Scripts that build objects
__________________________________________________
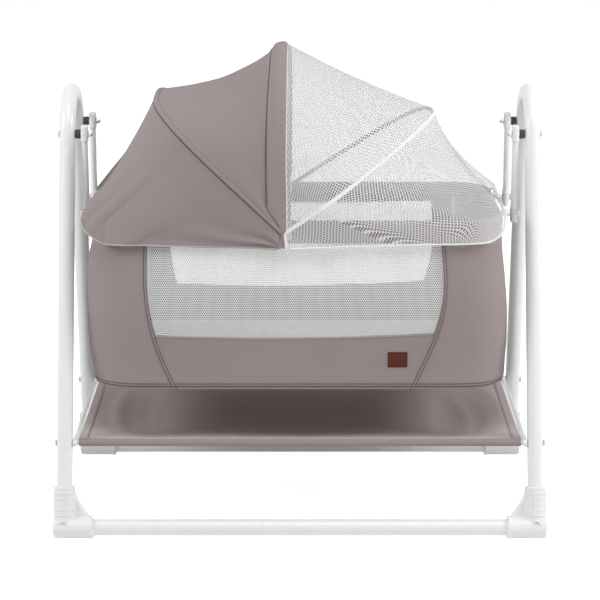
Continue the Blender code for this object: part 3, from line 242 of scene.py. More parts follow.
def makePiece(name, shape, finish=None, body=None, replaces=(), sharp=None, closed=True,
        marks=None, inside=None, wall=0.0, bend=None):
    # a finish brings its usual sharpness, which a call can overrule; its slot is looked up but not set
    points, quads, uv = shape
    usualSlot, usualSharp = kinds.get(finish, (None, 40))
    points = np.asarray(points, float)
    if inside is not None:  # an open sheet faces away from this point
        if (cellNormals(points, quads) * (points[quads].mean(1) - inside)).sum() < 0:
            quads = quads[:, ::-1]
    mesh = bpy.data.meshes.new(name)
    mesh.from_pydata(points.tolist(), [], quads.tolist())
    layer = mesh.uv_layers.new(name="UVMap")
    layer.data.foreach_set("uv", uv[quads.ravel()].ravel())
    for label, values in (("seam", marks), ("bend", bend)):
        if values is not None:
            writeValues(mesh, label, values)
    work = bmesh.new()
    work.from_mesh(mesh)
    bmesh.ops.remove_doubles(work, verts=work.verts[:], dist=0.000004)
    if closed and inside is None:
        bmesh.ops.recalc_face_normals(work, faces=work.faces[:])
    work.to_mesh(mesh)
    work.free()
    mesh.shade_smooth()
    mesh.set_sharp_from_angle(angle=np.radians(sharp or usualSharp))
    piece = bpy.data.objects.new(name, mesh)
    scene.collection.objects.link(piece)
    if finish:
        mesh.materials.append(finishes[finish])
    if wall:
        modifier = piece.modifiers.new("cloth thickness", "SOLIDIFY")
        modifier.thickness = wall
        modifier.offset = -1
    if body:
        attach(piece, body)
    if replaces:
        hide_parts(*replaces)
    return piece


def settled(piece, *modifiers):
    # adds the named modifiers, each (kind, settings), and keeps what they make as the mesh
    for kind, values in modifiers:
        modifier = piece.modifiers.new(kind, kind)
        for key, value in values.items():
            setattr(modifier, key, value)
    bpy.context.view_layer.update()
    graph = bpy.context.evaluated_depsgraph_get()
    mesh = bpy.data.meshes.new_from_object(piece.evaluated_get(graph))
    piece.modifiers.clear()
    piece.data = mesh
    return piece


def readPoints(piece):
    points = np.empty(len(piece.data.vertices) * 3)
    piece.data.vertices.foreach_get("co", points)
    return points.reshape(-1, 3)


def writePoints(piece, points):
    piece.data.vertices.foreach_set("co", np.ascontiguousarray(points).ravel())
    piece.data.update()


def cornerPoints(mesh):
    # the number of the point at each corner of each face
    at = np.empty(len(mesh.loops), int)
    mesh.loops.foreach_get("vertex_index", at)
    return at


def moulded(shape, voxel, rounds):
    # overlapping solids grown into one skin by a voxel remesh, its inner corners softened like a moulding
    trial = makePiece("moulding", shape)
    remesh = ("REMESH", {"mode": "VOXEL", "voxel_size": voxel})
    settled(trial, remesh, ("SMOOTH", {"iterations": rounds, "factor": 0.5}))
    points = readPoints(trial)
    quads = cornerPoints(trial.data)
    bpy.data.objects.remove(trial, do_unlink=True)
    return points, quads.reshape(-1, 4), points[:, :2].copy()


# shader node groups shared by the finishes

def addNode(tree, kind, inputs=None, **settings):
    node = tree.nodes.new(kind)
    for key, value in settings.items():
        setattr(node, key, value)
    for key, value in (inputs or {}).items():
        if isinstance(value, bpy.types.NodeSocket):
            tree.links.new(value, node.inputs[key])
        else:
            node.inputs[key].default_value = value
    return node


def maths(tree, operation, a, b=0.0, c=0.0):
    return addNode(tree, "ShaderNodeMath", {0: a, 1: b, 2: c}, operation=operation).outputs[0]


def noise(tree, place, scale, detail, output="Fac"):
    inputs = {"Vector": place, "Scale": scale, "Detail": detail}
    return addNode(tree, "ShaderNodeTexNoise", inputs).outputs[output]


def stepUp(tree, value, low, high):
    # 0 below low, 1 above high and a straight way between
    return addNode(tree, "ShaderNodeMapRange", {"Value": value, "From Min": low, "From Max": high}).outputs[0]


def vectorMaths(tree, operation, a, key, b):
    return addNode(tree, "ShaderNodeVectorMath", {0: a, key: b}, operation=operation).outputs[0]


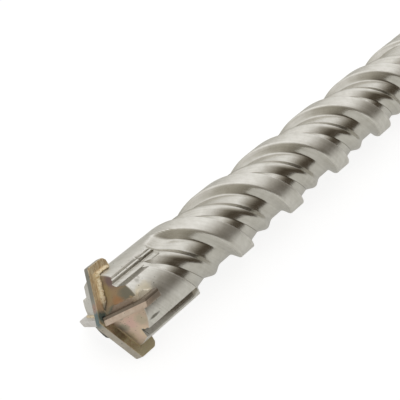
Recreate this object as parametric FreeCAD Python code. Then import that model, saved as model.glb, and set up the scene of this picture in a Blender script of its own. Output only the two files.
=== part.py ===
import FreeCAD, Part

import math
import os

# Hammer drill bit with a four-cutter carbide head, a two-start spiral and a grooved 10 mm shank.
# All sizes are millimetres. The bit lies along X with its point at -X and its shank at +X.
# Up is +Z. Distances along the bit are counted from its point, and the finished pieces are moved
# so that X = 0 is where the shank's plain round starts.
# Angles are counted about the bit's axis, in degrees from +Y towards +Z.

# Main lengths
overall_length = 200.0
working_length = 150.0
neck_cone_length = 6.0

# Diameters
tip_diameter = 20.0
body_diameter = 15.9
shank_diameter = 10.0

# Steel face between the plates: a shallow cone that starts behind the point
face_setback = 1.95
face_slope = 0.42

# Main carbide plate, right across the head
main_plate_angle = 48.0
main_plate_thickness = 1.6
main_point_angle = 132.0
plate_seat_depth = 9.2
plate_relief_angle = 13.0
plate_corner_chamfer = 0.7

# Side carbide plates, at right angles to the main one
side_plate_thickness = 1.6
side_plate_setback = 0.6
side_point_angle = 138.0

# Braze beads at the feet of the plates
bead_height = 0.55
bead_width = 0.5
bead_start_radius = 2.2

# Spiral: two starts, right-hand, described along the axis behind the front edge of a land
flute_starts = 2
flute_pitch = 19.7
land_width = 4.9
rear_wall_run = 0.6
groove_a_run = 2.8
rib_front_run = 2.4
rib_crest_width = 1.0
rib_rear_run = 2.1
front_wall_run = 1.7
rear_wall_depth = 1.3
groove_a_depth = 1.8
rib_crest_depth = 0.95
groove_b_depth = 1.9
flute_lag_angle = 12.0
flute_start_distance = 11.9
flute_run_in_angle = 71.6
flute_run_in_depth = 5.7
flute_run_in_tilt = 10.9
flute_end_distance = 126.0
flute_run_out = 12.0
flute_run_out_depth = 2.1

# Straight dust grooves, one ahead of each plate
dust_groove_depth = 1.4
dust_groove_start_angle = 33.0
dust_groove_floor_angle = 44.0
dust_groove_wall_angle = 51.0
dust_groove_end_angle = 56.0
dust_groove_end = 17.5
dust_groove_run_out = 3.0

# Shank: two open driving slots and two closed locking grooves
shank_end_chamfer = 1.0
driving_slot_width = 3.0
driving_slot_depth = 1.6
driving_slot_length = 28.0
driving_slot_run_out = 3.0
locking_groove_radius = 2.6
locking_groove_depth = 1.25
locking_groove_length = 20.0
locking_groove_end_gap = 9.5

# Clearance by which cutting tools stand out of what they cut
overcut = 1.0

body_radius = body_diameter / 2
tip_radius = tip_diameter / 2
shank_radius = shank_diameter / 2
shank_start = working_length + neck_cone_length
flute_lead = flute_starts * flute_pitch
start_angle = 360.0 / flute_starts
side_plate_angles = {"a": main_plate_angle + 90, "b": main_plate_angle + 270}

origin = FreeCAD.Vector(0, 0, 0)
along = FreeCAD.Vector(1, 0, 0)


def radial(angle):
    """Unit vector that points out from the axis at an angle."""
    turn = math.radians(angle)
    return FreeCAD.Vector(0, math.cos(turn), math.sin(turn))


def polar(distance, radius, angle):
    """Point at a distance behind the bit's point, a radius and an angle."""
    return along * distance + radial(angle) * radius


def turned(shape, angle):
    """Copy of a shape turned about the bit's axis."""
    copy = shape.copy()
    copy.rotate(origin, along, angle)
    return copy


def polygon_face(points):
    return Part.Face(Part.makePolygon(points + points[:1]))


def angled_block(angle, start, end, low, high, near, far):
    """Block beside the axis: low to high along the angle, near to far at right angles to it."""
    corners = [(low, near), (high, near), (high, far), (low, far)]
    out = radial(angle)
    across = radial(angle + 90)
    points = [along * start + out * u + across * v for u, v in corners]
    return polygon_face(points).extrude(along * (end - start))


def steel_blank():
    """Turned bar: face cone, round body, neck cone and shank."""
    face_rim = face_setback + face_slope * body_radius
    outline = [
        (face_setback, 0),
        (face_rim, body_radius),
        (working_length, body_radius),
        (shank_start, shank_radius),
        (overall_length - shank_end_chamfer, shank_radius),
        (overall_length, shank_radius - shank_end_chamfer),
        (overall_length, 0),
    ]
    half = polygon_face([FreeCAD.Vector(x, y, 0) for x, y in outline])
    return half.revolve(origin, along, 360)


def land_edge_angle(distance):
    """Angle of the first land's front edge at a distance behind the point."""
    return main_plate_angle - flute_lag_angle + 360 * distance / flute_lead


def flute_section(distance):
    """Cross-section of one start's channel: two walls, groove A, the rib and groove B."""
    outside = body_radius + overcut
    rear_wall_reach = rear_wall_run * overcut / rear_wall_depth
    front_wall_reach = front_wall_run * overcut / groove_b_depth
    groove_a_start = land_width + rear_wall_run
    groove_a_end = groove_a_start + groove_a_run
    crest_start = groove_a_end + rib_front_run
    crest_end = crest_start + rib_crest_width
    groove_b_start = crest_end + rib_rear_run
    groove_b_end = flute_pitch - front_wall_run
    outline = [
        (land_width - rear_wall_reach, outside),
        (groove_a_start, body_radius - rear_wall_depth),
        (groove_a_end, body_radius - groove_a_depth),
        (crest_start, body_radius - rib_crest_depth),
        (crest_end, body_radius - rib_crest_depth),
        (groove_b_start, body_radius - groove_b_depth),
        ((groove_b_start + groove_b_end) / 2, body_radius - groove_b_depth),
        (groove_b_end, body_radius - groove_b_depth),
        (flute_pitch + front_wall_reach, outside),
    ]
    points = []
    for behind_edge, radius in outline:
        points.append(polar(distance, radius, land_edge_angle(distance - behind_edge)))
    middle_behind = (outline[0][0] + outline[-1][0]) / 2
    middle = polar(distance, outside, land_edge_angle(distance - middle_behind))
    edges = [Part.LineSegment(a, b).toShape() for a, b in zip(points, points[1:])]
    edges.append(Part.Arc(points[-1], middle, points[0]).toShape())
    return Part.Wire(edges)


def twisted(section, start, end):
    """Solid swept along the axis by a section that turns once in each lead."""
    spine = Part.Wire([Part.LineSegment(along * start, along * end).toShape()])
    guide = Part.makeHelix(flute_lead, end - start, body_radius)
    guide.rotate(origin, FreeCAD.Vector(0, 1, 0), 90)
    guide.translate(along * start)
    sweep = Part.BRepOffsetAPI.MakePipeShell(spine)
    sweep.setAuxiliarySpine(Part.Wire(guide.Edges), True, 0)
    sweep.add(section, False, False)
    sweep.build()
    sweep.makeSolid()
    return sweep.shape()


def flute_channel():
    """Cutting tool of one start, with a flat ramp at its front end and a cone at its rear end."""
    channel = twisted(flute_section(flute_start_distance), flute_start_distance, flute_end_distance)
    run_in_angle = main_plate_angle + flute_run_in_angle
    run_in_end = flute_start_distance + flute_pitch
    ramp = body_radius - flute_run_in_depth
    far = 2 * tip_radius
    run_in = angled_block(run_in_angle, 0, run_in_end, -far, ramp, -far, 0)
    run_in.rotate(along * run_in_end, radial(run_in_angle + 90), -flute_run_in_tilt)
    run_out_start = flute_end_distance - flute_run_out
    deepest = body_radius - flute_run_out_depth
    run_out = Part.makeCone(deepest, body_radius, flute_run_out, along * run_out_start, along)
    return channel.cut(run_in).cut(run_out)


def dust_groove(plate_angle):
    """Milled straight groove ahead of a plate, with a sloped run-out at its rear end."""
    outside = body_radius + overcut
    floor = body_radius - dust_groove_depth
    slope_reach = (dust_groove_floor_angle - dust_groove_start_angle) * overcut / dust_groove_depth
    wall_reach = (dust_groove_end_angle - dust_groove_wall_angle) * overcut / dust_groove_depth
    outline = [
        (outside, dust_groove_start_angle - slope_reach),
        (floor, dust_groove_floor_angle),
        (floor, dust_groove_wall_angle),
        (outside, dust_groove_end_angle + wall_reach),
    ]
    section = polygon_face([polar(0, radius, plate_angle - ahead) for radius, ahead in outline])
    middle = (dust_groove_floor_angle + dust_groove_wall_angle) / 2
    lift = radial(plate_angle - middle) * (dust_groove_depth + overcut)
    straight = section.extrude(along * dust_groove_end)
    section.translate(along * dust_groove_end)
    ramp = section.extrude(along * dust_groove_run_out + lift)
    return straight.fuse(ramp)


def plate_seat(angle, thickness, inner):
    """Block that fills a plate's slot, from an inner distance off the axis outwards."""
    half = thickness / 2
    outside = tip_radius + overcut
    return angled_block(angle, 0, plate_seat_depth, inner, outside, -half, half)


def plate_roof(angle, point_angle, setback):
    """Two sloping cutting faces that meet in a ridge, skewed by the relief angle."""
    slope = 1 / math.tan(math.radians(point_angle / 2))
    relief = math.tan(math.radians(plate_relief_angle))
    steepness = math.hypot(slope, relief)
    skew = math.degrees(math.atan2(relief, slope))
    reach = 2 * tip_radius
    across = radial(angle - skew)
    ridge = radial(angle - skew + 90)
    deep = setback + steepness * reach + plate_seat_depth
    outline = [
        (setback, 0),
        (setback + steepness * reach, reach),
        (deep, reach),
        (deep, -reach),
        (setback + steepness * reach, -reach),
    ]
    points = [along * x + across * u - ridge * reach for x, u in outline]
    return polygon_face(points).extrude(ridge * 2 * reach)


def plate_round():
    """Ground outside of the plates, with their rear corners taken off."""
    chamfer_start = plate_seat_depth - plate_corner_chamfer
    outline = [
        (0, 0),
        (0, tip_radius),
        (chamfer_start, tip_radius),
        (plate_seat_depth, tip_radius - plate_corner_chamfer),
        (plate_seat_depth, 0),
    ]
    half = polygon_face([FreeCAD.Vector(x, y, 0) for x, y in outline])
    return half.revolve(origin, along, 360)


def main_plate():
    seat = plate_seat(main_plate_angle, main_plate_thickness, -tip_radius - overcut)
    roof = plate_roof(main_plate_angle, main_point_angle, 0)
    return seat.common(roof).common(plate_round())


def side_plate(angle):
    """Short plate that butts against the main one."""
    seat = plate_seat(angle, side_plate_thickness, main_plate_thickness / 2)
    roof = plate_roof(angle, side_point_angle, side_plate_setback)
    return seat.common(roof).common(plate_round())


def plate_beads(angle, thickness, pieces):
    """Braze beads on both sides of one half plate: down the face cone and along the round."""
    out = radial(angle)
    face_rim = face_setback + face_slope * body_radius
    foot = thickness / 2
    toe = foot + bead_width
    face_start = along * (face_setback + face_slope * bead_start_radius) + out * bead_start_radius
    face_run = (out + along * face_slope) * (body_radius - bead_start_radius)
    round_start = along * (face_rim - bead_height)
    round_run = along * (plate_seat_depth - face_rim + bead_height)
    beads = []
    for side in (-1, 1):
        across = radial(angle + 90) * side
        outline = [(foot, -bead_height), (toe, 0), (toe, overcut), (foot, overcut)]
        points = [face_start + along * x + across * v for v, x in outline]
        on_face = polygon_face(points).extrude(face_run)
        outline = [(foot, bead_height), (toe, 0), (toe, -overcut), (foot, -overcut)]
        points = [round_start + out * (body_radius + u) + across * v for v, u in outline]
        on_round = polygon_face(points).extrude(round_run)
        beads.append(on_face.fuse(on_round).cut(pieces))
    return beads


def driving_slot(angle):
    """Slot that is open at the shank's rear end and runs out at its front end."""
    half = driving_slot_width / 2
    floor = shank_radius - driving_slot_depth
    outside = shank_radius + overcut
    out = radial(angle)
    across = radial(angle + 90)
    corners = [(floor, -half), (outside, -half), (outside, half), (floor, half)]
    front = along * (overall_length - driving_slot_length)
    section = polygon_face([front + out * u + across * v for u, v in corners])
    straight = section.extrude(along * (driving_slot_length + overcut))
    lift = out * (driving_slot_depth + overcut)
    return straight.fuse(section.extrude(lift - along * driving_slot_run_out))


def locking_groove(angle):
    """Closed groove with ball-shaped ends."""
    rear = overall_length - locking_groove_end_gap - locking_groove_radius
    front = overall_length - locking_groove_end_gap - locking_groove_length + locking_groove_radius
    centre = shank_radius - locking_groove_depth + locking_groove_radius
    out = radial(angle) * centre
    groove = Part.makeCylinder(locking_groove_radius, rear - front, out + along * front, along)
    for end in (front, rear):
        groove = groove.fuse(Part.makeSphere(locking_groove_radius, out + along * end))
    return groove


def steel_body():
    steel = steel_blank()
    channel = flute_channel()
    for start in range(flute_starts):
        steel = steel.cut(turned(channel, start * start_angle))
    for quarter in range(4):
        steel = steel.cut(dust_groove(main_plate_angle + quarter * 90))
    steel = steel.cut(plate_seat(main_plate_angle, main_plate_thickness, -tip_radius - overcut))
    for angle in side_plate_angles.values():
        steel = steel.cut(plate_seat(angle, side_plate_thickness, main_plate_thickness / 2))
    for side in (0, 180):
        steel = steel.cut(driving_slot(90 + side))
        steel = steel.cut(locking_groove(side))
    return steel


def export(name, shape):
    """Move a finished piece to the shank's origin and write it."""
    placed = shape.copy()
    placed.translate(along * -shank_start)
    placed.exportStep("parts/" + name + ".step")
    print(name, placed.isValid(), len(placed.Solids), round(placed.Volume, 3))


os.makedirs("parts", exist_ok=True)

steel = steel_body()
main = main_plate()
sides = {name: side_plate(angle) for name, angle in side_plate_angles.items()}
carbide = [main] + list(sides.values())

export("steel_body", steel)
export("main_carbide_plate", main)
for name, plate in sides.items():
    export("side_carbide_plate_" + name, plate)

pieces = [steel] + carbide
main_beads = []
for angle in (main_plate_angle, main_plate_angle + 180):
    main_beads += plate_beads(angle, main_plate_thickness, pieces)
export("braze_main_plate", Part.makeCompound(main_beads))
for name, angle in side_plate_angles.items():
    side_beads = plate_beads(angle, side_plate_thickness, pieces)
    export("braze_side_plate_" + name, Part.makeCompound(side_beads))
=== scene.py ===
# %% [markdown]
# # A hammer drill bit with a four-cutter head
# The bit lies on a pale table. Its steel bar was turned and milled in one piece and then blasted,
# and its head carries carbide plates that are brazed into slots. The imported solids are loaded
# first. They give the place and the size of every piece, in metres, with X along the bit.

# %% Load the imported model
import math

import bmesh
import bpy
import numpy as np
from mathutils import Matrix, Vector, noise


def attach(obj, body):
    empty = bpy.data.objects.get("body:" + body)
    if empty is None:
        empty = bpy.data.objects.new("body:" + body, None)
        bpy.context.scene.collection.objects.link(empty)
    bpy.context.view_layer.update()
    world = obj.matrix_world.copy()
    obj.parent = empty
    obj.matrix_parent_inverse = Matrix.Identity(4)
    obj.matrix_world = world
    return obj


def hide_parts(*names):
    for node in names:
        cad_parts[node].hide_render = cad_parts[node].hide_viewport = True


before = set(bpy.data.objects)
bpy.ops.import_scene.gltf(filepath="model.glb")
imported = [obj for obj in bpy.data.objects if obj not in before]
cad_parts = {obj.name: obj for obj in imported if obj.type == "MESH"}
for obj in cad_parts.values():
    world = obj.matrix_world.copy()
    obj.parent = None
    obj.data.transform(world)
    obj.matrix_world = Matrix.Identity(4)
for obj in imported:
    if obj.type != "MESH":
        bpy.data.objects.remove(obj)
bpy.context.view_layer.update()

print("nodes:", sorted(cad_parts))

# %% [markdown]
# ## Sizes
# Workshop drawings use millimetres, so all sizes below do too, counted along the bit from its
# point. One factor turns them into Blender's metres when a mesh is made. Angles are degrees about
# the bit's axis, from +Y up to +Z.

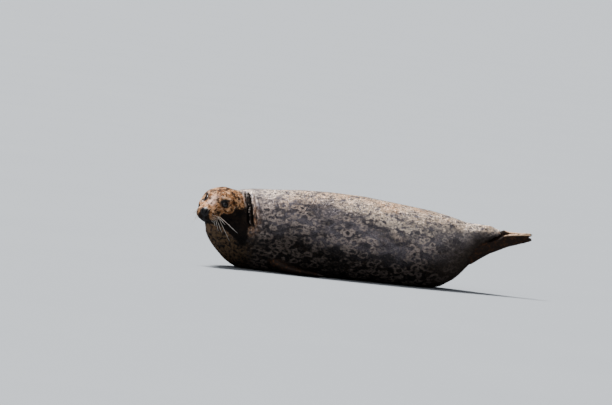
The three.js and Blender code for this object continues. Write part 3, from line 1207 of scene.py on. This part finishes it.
__________________________________________________
== PROBLEM ==
Output nothing except the lines from the line with "steel = steel_body()" through the line with "bpy.data.objects.remove(obj)", copied exactly, end lines included.

== FINAL RESULT ==
steel = steel_body()
main = main_plate()
sides = {name: side_plate(angle) for name, angle in side_plate_angles.items()}
carbide = [main] + list(sides.values())

export("steel_body", steel)
export("main_carbide_plate", main)
for name, plate in sides.items():
    export("side_carbide_plate_" + name, plate)

pieces = [steel] + carbide
main_beads = []
for angle in (main_plate_angle, main_plate_angle + 180):
    main_beads += plate_beads(angle, main_plate_thickness, pieces)
export("braze_main_plate", Part.makeCompound(main_beads))
for name, angle in side_plate_angles.items():
    side_beads = plate_beads(angle, side_plate_thickness, pieces)
    export("braze_side_plate_" + name, Part.makeCompound(side_beads))
=== scene.py ===
# %% [markdown]
# # A hammer drill bit with a four-cutter head
# The bit lies on a pale table. Its steel bar was turned and milled in one piece and then blasted,
# and its head carries carbide plates that are brazed into slots. The imported solids are loaded
# first. They give the place and the size of every piece, in metres, with X along the bit.

# %% Load the imported model
import math

import bmesh
import bpy
import numpy as np
from mathutils import Matrix, Vector, noise


def attach(obj, body):
    empty = bpy.data.objects.get("body:" + body)
    if empty is None:
        empty = bpy.data.objects.new("body:" + body, None)
        bpy.context.scene.collection.objects.link(empty)
    bpy.context.view_layer.update()
    world = obj.matrix_world.copy()
    obj.parent = empty
    obj.matrix_parent_inverse = Matrix.Identity(4)
    obj.matrix_world = world
    return obj


def hide_parts(*names):
    for node in names:
        cad_parts[node].hide_render = cad_parts[node].hide_viewport = True


before = set(bpy.data.objects)
bpy.ops.import_scene.gltf(filepath="model.glb")
imported = [obj for obj in bpy.data.objects if obj not in before]
cad_parts = {obj.name: obj for obj in imported if obj.type == "MESH"}
for obj in cad_parts.values():
    world = obj.matrix_world.copy()
    obj.parent = None
    obj.data.transform(world)
    obj.matrix_world = Matrix.Identity(4)
for obj in imported:
    if obj.type != "MESH":
        bpy.data.objects.remove(obj)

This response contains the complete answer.